At a Glance
Religion & Geopolitics Weekly Roundup
28 Aug 2014
As an indefinite ceasefire agreement is reached between Israel and Hamas, we also look at the developing situation in Libya, how Boko Haram continue to expand their operations in Nigeria and the worsening of the political deadlock in Afghanistan.
Iraq/Syria: ISIS has ambitions to create an Islamic State in the image of the earliest Caliphates. To understand their scale, we must understand the group's historical allusions, argue Adam and Rachel Hoffman.
Nigeria: The fallout of the Chibok kidnappings has changed the shape of Nigeria's war with Boko Haram. The group is expanding the scope of its operations, while a potential food emergency and impending elections create a precarious situation writes John Campbell.
Libya: General Hafter, leading a campaign "to eliminate the extremist terrorist" groups dominating the country, is profiled by Barak Barfi, who finds that the portrayal of Libya's conflict as Islamist vs non-Islamist is to ignore the shifts in power since the revolution.
Libya: News that Egypt and the United Arab Emirates were behind airstrikes on Libyan Islamist militias last week is a gamechanger and may open the way to strikes on jihadi groups in Iraq and Syria, contends Bobby Ghosh. Meanwhile, there are many seeking to take advantage of the anti-Islamist tendency, says Mary Fitzgerald.
Saudi Arabia: In an opinion piece originally published by the New York Times, Ed Husain traces ISIS atrocities to Saudi Arabia's sponsorship of Salafi extremism.
Israel/Palestine: Following an indefinite ceasefire agreement between Israel and Hamas similar to that proposed on the eighth day of the conflict, John Reed looks at who has gained and lost in the 50 days of fighting.
Afghanistan: After numerous threats, presidential candidate Abdullah Abdullah has pulled out of the Afghanistan election audit. Michael Kugelman examines the destabilising effects that could arise should Abdullah reject the election results altogether.
Pakistan: Shuja Nawaz believes that the political leadership in Pakistan faces two existential threats: the protests in Islamabad and the war against the country's Taliban movement. Meanwhile, Saba Imtiaz argues that while Pakistan's security forces fight against militants in the tribal areas of North Waziristan, the focus should actually be on the threat arising from the country's cities and marketplaces, where militant and sectarian groups are taking root.
India: Ananya Vajpeyi discusses the campaign by India's religious right to suppress the work of Hinduism scholar Wendy Doniger and what the election of Narendra Modi, a Hindu nationalist, will mean in the long-term for Indian politics.

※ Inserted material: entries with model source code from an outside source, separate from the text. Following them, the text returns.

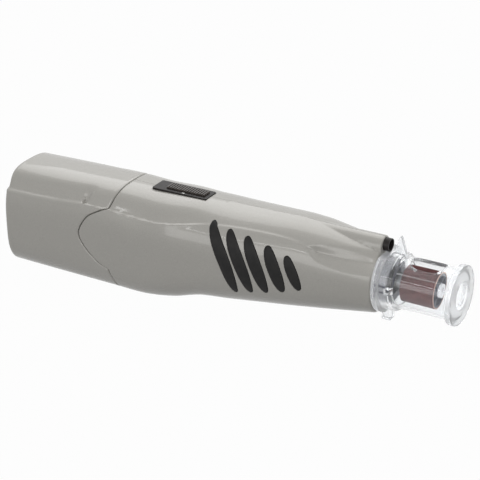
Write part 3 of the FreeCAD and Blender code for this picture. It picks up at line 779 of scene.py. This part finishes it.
def make_guard():
    """Clear guard, turned from one profile, with its port, windows, fin, lug and a pale rib that paints a
    highlight line on the tube.
    """
    corners = [(GUARD_REAR, COLLAR_BORE), (158.0, COLLAR_BORE), (158.4, TUBE_BORE), (DISC_REAR, TUBE_BORE),
               (DISC_REAR, NAIL_HOLE), (FRONT_END, NAIL_HOLE), (FRONT_END, DISC_RADIUS),
               (DISC_REAR, DISC_RADIUS), (DISC_REAR - 0.4, TUBE_RADIUS), (COLLAR_FRONT + 0.6, TUBE_RADIUS),
               (COLLAR_FRONT, COLLAR_RADIUS), (FLANGE_FRONT + 0.2, COLLAR_RADIUS),
               (FLANGE_FRONT, FLANGE_RADIUS), (GUARD_REAR, FLANGE_RADIUS)]
    guard = lathe("clear_guard", rounded_profile(corners, 0.4), CLEAR, sides=160)
    fin = fin_plate()
    lug = slab("cutter", (GUARD_REAR, -2, 9.4), (FLANGE_FRONT + 1.2, 2, 16), CLEAR, bevel=0.4)
    carve(guard, [fin, lug, pale_highlight_rib()], "UNION")
    port = port_cutter()
    flat = slab("cutter", (150, -10, FLANGE_FLAT), (FLANGE_FRONT + 0.5, 10, 42), CLEAR)
    window = slab("cutter", (157.2, -15, 23.9), (159.4, 15, 26.1), CLEAR, bevel=0.2)
    carve(guard, [port, flat, window])
    smooth(guard, 30)
    guard.data.materials.append(MILKY_AND_HIGHLIGHT)
    # Paler plastic on flange, fin, rib and disc: painted highlight on the rib and partly on the flange.
    for polygon in guard.data.polygons:
        if takes_milky_or_highlight(polygon.center):
            polygon.material_index = 1
    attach(guard, "nail_guard")
    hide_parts("nail_guard")


def takes_milky_or_highlight(centre):
    """True on the flange, the fin, the rib and the disc, which take the paler plastic: the fin and disc for
    their own milky look, the rib as a painted highlight line, and the flange partly as a painted highlight.
    """
    x = centre.x / MM + MIDDLE
    height = centre.z / MM - AXIS
    radius = math.hypot(centre.y / MM, height)
    on_highlight_rib = x > COLLAR_FRONT + 0.8 and radius > TUBE_RADIUS + 0.05
    on_fin = height > COLLAR_RADIUS + 0.2
    between = FLANGE_FRONT + 0.4 < x < DISC_REAR - 0.5
    return on_highlight_rib or on_fin or not between


def fin_plate():
    """Thin triangular fin on top of the guard's collar."""
    outline = [(156.2, 34.0), (161.4, 34.0), (159.2, 41.6), (158.7, 42.3), (158.2, 41.6)]
    vertices = [place(x, y, z) for y in (-0.8, 0.8) for x, z in outline]
    count = len(outline)
    faces = grid_faces(2, count, closed=True)
    faces.append(tuple(range(count)))
    faces.append(tuple(range(2 * count - 1, count - 1, -1)))
    return new_object("cutter", vertices, faces, CLEAR)


def pale_highlight_rib():
    """Fine pale rib along the near upper side of the tube: a painted highlight line where the tube catches
    the light.
    """
    low, high = (156.5, -0.22, AXIS + TUBE_RADIUS - 0.3), (177.0, 0.22, AXIS + TUBE_RADIUS + 0.22)
    rib = slab("cutter", low, high, CLEAR)
    middle = Matrix.Translation(place(MIDDLE, 0, AXIS))
    turn = Matrix.Rotation(math.radians(HIGHLIGHT_RIB_ANGLE), 4, "X")
    rib.data.transform(middle @ turn @ middle.inverted())
    return rib


def port_cutter():
    """Oval cutter for the nail port on top of the tube."""
    count = 64
    vertices = []
    for z in (AXIS + 1, AXIS + 20):
        for k in range(count):
            angle = 2 * math.pi * k / count
            stretch = PORT_STRETCH if math.cos(angle) > 0 else -PORT_STRETCH
            x = PORT_CENTRE + stretch + PORT_RADIUS * math.cos(angle)
            vertices.append(place(x, PORT_RADIUS * math.sin(angle), z))
    faces = grid_faces(2, count, closed=True)
    faces.append(tuple(range(count)))
    faces.append(tuple(range(2 * count - 1, count - 1, -1)))
    return new_object("cutter", vertices, faces, CLEAR)


def make_index_mark():
    """Small raised white mark on the switch plate beside the slider."""
    _, _, _, top = BEZEL
    low, high = (71.2, -3.35, top - 0.05), (72.3, -2.75, top + 0.06)
    mark = slab("switch_index_mark", low, high, WHITE_MARK, bevel=0.04)
    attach(mark, "housing")


def make_drum():
    """Sanding band with the step where its cloth is lapped."""
    rear, front, inner, outer = DRUM
    sides, lap_start, lap_end = 180, 20, 34
    vertices = []
    profile = [(rear, inner + 0.02), (rear, outer - 0.1), (rear + BAND_CHAMFER, outer),
               (front - BAND_CHAMFER, outer), (front, outer - 0.1), (front, inner + 0.02)]
    for x, radius in profile:
        for k in range(sides):
            angle = 2 * math.pi * k / sides
            reach = radius - BAND_LAP
            if lap_start <= k < lap_end and radius > inner + 0.1:
                reach += BAND_LAP * (1 - (k - lap_start) / (lap_end - lap_start))
            vertices.append(place(x, -reach * math.sin(angle), AXIS + reach * math.cos(angle)))
    faces = grid_faces(len(profile), sides, closed=True)
    last = (len(profile) - 1) * sides
    for k in range(sides):
        after = (k + 1) % sides
        faces.append((last + k, last + after, after, k))
    band = new_object("sanding_band_cloth", vertices, faces, CLOTH, smooth_angle=50)
    band.data.materials.append(CLOTH_EDGE)
    limit = place(front - BAND_CHAMFER / 2, 0, 0).x
    for polygon in band.data.polygons:
        if polygon.center.x > limit:
            polygon.material_index = 1
    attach(band, "spindle_group")
    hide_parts("sanding_band")


def dress_nodes():
    """Materials and smooth shading for the CAD nodes that stay as they are."""
    finishes = {
        "switch_bezel": BLACK, "switch_slider": SLIDER, "switch_carriage": BLACK, "slide_switch": BLACK,
        "switch_lever": BLACK, "nose_boss": NAVY, "lamp_holder": BLACK, "motor_end_cap": BLACK,
        "motor_can": STEEL, "motor_shaft": STEEL, "spindle": STEEL, "mandrel": STEEL,
        # The drum screw takes the near-white finish whose brightness is a painted highlight.
        "collet_nut": DARK_STEEL, "drum_screw": SCREW_PAINTED_HIGHLIGHT, "housing_screws": STEEL, "contact_springs": STEEL,
        "rear_contacts": STEEL, "front_contacts": STEEL, "motor_terminals": STEEL, "lamp_leads": STEEL,
        "motor_rotor": DARK_STEEL, "shaft_coupling": DARK_STEEL, "front_bush": BRASS, "motor_bush": BRASS,
        "circuit_board": BOARD, "board_parts": BLACK, "battery_tray": TRAY, "battery_leads": WIRE,
        "motor_leads": WIRE, "drum_core": CORE, "lamp": LENS, "motor_magnets": MAGNET,
        "battery_1": JACKET, "battery_2": JACKET, "battery_3": JACKET, "battery_4": JACKET,
    }
    for name, material in finishes.items():
        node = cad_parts[name]
        node.data.materials.clear()
        node.data.materials.append(material)
        smooth(node, 30)


# ---------------------------------------------------------------- stage, light and camera

WHITE = (1, 1, 1, 1)


def seen_directly(owner):
    """Socket that is 1 for rays from the camera, through clear plastic or off gloss, and else 0."""
    path = add_node(owner, "ShaderNodeLightPath")
    clear = add_node(owner, "ShaderNodeMath", operation="MAXIMUM")
    link(owner, path.outputs["Is Camera Ray"], clear.inputs[0])
    link(owner, path.outputs["Is Transmission Ray"], clear.inputs[1])
    either = add_node(owner, "ShaderNodeMath", operation="MAXIMUM")
    link(owner, clear.outputs[0], either.inputs[0])
    link(owner, path.outputs["Is Glossy Ray"], either.inputs[1])
    return either.outputs[0]


def make_stage():
    """Floor that looks white to the camera, clear plastic and gloss, with a faint shadow."""
    material = new_material("stage_white", Roughness=0.9, Base_Color=(0.10, 0.10, 0.10, 1),
                            Specular_IOR_Level=0.1)
    glow = add_node(material, "ShaderNodeEmission", Color=WHITE, Strength=1.0)
    share = add_node(material, "ShaderNodeMath", operation="MULTIPLY")
    share.inputs[1].default_value = 0.98
    link(material, seen_directly(material), share.inputs[0])
    blend = add_node(material, "ShaderNodeMixShader")
    link(material, share.outputs[0], blend.inputs[0])
    link(material, shader_of(material).outputs[0], blend.inputs[1])
    link(material, glow.outputs[0], blend.inputs[2])
    link(material, blend.outputs[0], surface_of(material))
    size = 2.5
    floor = bpy.data.meshes.new("floor")
    corners = [(-size, -size, 0), (size, -size, 0), (size, size, 0), (-size, size, 0)]
    floor.from_pydata(corners, [], [(0, 1, 2, 3)])
    floor.materials.append(material)
    piece = bpy.data.objects.new("floor", floor)
    piece.location.z = -0.0002
    bpy.context.scene.collection.objects.link(piece)


def add_lamp(name, place_at, target, size, power):
    """Soft rectangular lamp aimed at a point."""
    data = bpy.data.lights.new(name, "AREA")
    data.shape = "RECTANGLE"
    data.size, data.size_y = size
    data.energy = power
    lamp = bpy.data.objects.new(name, data)
    lamp.location = place_at
    lamp.rotation_euler = (Vector(target) - Vector(place_at)).to_track_quat("-Z", "Y").to_euler()
    bpy.context.scene.collection.objects.link(lamp)


def make_lights():
    """Overhead softbox, a softbox at the side, and a narrow strip for the glints."""
    target = (0, 0, 0.02)
    add_lamp("overhead", (0.0, 0.5, 0.8), target, (1.6, 0.9), 8.0)
    add_lamp("near_side", (0.1, -0.9, 0.22), target, (1.4, 0.36), 3.3)
    add_lamp("edge_strip", (0.05, -0.75, 0.45), target, (1.2, 0.03), 0.8)


def make_world():
    """White surround that lights the tool gently."""
    world = bpy.data.worlds.new("surround")
    bpy.context.scene.world = world
    world.use_nodes = True
    world.node_tree.nodes.clear()
    lighting = add_node(world, "ShaderNodeBackground", Color=WHITE, Strength=0.38)
    seen = add_node(world, "ShaderNodeBackground", Color=WHITE, Strength=1.0)
    blend = add_node(world, "ShaderNodeMixShader")
    output = add_node(world, "ShaderNodeOutputWorld")
    link(world, seen_directly(world), blend.inputs[0])
    link(world, lighting.outputs[0], blend.inputs[1])
    link(world, seen.outputs[0], blend.inputs[2])
    link(world, blend.outputs[0], output.inputs["Surface"])


def make_camera():
    """Camera on the near side towards the nail end, looking down on the tool."""
    azimuth, elevation, roll = math.radians(30.5), math.radians(25.3), math.radians(-0.65)
    distance = 0.589
    target = Vector((0.00365, 0.0, 0.026))
    back = Vector((math.sin(azimuth) * math.cos(elevation), -math.cos(azimuth) * math.cos(elevation),
                   math.sin(elevation)))
    data = bpy.data.cameras.new("camera")
    data.sensor_width = 36.0
    data.lens = 120.0
    camera = bpy.data.objects.new("camera", data)
    right = Vector((math.cos(azimuth), math.sin(azimuth), 0.0))
    up = back.cross(right)
    turned_right = right * math.cos(roll) + up * math.sin(roll)
    turned_up = up * math.cos(roll) - right * math.sin(roll)
    frame_matrix = Matrix((turned_right, turned_up, back)).transposed().to_4x4()
    frame_matrix.translation = target + back * distance
    camera.matrix_world = frame_matrix
    bpy.context.scene.collection.objects.link(camera)
    bpy.context.scene.camera = camera


bpy.context.scene.view_settings.view_transform = "Standard"
make_camera()
make_lights()
make_world()
make_stage()
make_housing()
make_cap()
make_grips()
make_guard()
make_drum()
make_index_mark()
dress_nodes()
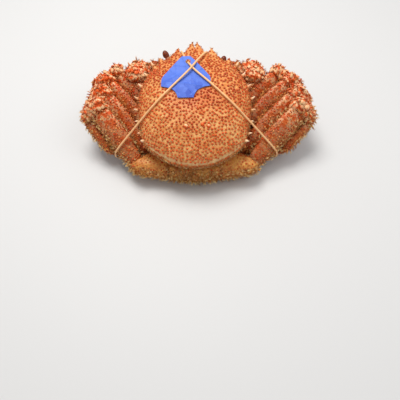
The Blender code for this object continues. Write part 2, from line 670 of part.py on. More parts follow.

Myanmar: Thousands are fleeing the country to escape religious and ethnic persecution, only to run straight into the hands of people smugglers who mistreat, enslave and hold them to ransom, reports Hilary Whiteman. The continuing oppression and persecution that the minority faces in Myanmar, has been highlighted by the US Commission for International Religious Freedom.
China: Following recent coverage of unrest and extremism amongst Muslims in China's western Xinjiang province, Brent Crane investigates differences between government treatment of the Uighur and Hui Muslim minorities.
China: Satellite evidence of tunnels across the country's northwest and northeast borders has raised fears that they might be being used to supply separatist and terrorist groups. However, these tunnels may actually be indicative of refugee movement of North Koreans into and Uighurs out of China, argues Shannon Tiezzi.
Indonesia: Following recent reporting about the growth of extremism in Southeast Asia, Rizvi Shihab looks at the threat posed by ISIS in Indonesia. A central problem is the gap between widespread poverty and the perception of wealth being promulgated by the government. This is allowing extremists to promote an anti-government narrative.
Australia: Kevin Placek notes that the country is stepping up its anti-extremism agenda in the light of a significant number of Australian recruits to ISIS. New counter-terrorism measures are designed to ensure that these recruits do not return to commit acts of terror on Australian soil, but they may actually be harming relations with the Muslim communities most able to help reduce the terrorist threat.
Nigeria: Amid reports of Boko Haram declaring an Islamic State in northern Nigeria, The Economist examines a number of the factors behind the military's inability to deal with the militant group. Morale is low, weapons are badly suited to the type of conflict, and there have been precious few gains or successes for the government.
United Kingdom: Many foreign fighters in Iraq and Syria are stuck in a war they no longer recognise, fighting for a group they no longer believe in, because they can't go home without risk of prison, write Shiraz Maher and Peter Neumann. If we want to negate the risk they pose, we need to offer them a way out.